Between the cost of living and taxes, no way were we going to achieve our home ownership dreams anytime soon. The rent on our 3 bedroom house was a soul-crushing sixteen fifty, that was $1,650 every month! And taxes took away nearly 35% of every paycheck.
Between that and the god-awful winter, we agreed the time had come to move yet again, to my fourth and (hopefully) final state, to the land of Dixie, and we said Howdy y’all to North Carolina.
So, anyways, here we are, finally living the dream, knocking on the doors of 30. Think we can retire in the next 5 months, on 10 grand?
Go ahead, I’ll wait for you to stop laughing.
So, our dreams of retiring by 30 are dashed, thanks to a wanderlust and general lack of knowing FIRE was a thing until now. But. All that aside, now we know. We are armed with knowledge, and a fantastic array of like-minded peeps on the internet to share stories and lessons and encouragement.
Can we retire by 40?
Step 1: believe.
Step 2: create a budget & investments plan, stick the heck to it, and save like mad.
Step 3: profits.
Our 20’s did not kill us, but in the end I think it did make us stronger.
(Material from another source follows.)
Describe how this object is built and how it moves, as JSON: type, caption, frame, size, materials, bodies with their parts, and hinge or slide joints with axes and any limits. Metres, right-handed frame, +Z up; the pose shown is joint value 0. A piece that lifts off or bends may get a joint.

We are determined to live life on our own terms, and not according to popular culture or what “Everyone” says is normal and right. We are strong in our marriage, committed to making and achieving our joint goals for our future. And we are set on a path to financial freedom, and all the other freedoms that come with it.
I can’t wait to see what this journey will teach us!
What about you, what’s your story? Did you dig yourself out of a small mountain of debt? Put a trust fund to good use? Are you just taking the first baby steps or about to cross the finish line? Any and all advice is welcome here!